Nick Thompson, who is deputy general manager for capital projects like this at Metro Transit, said the complexity of the light rail's construction and changing construction plans along some parts of the transit line are to blame for the ballooning budget and shifting timeline.

"Unfortunately these circumstances have caused delays but we're still on track to complete the project," he said, acknowledging the frustration. "There is a delay, but we will finish it and it's a project that will be in place for generations. The infrastructure we're building has a 100-year life before it needs to be replaced."

Southwest Light Rail Construction
(credit: CBS)

The Southwest Light Rail is a 14.5 mile extension of the Green line that connects St. Paul to Minneapolis. It includes new stations in Minneapolis, St. Louis Park, Hopkins, Minnetonka and Eden Prairie.

Dibble slammed the Met Council for what he called lack of transparency around the project. He warned that this is an example that could harm public support for future transit investments.

"I think people really understand, 'OK, this is bad,'" Dibble said. "They have had ample opportunity to change and course correct and they haven't for some reason."

He and other state lawmakers peppered the Met Council Chair Charlie Zelle and Thompson with questions during a Wednesday legislative hearing. Democrats and Republicans alike expressed dismay over the surge in spending needed to complete it.

"I can't imagine if my contractor had come in this much over budget," said Sen. Karin Housley, R-Stillwater, referencing the landscaping she had done at her home.
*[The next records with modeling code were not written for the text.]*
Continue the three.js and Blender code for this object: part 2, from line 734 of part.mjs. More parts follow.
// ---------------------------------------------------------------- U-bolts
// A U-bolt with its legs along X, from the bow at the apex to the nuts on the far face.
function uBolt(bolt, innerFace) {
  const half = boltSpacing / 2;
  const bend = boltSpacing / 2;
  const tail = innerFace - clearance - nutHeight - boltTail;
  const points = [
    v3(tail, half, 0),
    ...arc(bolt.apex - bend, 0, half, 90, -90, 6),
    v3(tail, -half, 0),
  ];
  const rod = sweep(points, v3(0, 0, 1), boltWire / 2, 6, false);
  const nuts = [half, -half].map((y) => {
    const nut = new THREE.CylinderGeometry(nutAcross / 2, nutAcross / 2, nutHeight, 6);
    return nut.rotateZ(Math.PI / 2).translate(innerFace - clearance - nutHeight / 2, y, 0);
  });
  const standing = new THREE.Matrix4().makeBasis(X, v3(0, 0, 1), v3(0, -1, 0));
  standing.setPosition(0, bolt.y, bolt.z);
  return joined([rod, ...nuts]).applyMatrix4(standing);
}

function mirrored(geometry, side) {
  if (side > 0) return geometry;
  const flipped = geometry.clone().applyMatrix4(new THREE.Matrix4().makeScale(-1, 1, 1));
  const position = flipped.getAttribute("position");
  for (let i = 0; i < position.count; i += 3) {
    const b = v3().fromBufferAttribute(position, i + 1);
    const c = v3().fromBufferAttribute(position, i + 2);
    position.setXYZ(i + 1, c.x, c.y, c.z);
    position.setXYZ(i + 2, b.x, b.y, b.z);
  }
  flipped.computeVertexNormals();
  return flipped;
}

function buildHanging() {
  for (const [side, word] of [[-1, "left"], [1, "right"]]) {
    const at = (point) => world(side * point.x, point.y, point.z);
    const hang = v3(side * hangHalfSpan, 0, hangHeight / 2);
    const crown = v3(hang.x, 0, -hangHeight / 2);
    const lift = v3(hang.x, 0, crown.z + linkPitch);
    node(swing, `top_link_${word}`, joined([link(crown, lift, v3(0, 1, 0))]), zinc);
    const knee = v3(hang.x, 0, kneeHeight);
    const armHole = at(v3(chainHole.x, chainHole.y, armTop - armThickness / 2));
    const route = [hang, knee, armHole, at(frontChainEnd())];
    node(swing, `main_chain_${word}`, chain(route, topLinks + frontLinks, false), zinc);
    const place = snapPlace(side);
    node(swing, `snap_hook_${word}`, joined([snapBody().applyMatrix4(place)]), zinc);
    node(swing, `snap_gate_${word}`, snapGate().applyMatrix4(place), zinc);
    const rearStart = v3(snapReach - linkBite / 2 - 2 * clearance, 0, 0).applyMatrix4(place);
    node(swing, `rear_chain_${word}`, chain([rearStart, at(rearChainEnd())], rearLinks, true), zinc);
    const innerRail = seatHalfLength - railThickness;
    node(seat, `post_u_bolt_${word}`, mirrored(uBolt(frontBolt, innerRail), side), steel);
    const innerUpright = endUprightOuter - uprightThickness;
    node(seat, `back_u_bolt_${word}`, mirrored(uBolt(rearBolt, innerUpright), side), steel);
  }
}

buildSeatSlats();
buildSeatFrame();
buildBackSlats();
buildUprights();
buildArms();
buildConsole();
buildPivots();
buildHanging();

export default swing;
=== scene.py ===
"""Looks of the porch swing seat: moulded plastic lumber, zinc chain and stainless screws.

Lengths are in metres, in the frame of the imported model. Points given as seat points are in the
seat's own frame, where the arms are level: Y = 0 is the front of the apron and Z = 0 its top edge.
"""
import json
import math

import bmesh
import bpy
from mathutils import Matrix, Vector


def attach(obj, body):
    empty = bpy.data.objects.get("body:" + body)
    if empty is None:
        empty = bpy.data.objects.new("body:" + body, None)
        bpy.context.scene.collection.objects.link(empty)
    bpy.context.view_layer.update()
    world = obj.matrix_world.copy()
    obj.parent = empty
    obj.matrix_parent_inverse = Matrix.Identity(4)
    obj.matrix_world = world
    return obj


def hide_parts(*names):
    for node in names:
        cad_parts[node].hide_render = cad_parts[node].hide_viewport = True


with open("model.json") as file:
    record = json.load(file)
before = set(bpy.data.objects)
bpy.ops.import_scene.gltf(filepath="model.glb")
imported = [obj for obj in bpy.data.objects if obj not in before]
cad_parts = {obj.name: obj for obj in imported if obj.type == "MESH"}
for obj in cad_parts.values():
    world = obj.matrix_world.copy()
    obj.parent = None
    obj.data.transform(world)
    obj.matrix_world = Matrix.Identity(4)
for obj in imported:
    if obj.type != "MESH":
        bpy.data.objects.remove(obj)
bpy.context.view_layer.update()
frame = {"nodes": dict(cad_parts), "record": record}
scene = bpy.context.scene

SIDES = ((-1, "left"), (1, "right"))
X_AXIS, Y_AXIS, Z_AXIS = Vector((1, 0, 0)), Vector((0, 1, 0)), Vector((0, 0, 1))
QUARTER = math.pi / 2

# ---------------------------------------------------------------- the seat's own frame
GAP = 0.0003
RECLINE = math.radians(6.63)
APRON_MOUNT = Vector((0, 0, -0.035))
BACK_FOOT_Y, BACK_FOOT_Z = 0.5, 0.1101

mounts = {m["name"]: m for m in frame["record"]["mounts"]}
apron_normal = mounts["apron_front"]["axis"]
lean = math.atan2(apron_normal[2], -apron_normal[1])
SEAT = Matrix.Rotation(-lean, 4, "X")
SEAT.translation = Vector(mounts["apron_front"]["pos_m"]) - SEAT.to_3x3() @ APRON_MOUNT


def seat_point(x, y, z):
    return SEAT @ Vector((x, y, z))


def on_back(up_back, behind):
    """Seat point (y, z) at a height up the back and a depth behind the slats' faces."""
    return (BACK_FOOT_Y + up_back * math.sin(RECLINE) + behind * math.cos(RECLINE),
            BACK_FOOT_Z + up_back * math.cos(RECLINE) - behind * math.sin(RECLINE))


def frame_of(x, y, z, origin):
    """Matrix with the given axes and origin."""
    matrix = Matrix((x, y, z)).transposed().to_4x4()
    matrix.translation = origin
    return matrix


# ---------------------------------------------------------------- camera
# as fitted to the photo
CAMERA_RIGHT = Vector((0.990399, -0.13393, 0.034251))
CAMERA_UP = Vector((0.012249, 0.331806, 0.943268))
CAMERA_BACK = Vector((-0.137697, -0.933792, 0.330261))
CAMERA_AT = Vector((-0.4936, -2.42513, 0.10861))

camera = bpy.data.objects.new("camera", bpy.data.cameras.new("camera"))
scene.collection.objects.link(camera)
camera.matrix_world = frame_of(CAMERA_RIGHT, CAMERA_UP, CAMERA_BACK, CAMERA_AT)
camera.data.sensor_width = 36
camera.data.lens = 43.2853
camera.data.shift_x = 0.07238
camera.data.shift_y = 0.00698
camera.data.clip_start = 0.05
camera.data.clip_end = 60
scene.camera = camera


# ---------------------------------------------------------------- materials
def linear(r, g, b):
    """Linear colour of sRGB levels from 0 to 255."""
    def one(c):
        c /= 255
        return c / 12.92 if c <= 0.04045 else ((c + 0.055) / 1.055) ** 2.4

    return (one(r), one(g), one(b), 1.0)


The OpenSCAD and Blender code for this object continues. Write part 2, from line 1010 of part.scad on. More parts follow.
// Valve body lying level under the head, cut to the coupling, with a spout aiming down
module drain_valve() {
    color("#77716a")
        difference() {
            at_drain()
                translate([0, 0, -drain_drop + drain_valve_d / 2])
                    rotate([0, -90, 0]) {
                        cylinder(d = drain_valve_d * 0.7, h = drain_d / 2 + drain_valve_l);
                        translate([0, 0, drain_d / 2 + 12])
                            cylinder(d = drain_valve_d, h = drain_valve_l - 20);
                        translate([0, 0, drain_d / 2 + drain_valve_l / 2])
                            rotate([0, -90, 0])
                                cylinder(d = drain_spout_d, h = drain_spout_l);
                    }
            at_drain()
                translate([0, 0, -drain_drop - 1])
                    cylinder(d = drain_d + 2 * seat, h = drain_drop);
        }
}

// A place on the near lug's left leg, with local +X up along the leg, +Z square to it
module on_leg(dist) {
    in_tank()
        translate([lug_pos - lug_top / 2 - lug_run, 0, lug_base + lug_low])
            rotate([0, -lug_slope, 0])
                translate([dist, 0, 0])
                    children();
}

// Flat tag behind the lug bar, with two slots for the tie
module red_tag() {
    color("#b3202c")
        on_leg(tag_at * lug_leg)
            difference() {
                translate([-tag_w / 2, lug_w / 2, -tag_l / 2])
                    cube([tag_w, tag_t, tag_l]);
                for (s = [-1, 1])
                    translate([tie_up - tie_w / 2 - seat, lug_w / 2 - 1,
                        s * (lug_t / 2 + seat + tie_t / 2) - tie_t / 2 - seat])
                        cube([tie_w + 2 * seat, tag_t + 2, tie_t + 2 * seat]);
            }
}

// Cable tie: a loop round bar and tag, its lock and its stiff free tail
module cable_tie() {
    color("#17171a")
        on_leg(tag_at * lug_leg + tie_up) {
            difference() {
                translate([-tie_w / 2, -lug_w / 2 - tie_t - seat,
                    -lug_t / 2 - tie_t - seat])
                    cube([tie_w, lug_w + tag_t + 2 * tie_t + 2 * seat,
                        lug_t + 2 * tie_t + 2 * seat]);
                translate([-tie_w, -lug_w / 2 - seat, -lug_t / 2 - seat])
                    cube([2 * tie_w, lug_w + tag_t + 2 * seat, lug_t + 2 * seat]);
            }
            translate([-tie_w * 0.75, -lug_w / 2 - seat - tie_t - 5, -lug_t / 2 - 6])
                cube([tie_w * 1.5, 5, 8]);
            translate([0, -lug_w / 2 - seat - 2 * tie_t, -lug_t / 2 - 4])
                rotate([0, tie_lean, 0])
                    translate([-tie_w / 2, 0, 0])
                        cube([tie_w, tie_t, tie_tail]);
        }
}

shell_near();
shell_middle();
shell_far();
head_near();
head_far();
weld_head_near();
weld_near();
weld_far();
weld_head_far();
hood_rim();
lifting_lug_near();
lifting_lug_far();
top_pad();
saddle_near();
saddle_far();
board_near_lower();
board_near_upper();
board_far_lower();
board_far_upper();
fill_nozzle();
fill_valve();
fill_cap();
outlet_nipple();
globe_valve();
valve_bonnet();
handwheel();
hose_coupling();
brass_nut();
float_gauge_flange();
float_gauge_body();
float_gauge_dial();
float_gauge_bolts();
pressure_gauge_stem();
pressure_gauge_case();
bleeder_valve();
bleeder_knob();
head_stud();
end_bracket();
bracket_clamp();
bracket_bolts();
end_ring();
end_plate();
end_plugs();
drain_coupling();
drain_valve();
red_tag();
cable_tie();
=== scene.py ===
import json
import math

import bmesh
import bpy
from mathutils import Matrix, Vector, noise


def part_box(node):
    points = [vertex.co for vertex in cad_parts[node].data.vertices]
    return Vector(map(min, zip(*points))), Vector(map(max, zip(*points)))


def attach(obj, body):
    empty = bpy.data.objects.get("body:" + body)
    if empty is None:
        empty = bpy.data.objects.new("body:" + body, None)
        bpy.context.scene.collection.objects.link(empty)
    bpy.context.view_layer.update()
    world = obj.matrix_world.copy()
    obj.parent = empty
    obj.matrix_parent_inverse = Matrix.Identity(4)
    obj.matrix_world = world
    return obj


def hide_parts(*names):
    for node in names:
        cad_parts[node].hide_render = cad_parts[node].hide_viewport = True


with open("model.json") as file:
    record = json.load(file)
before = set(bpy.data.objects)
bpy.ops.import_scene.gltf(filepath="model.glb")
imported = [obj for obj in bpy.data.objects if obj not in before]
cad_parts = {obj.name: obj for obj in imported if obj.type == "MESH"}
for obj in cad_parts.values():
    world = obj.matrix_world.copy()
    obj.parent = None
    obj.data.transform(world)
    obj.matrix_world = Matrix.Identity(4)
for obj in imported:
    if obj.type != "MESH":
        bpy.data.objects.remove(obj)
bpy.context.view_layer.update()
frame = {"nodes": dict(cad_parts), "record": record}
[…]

Dibble said he's also introducing a bill ready on Monday when the legislature begins to change the structure of the Met Council so members are elected by the public, as opposed to appointed by the governor as they are now under state law.

"It absolutely has to be an elected body—there's no other remedy," he said. "They are simply so unresponsive, they lack transparency. They don't take any advice."

Zelle, chair of the Met Council, said the group will learn from this experience for future projects in the Twin Cities-metro.

"In hindsight, we really could have done more to help illustrate and communicate the potential complications that come with a project of this magnitude," he said.

"You've Got To Be Kidding Me"

The news drew the ire of neighbors living next to the construction.

"You're hearing a lower volume right now," Glenn Miller said of the persistent droning sound from across the street. "It can be oppressive, that ongoing noise."

The visual aspect of seeing heavy equipment outside his window every day hasn't helped. His annoyance was amplified once he learned the project was going to take much longer than anticipated.

"My thought was 'You've got to be kidding me, four years?' We moved into the house thinking it would be done this year, 2022," he said.

Miller lives steps from the Kenilworth Trail, more specifically, right next to a tricky narrow corridor along the Southwest Light Rail path. That location is one of the reasons the project is being delayed.

"To lose [the trail] presumably until 2027 is a disappointment," he said.

That feeling was shared further down the light rail's projected track in St. Louis Park. As she walked by Jorvig Park, Lonnie Ranallo said she used to commute on the Cedar Lake Trail to downtown Minneapolis. It's been closed since construction began.

"I live like three blocks from where the train would come and I was super excited about that," Ranallo said. "It's just really frustrating that it's gonna take so long. Makes you wonder how good of a project it's going to be if it has to take this long."

She and Miller still support the project and the idea of expanding public transit. They just wonder if anyone else will going forward.

"I suspect this could be the project that will kill future light rail within the metro area," said Miller.

Editor's note: An earlier version of this story said the original start date for riders of the Southwest Light Rail was in 2024, but it was scheduled for 2023. This story has been updated.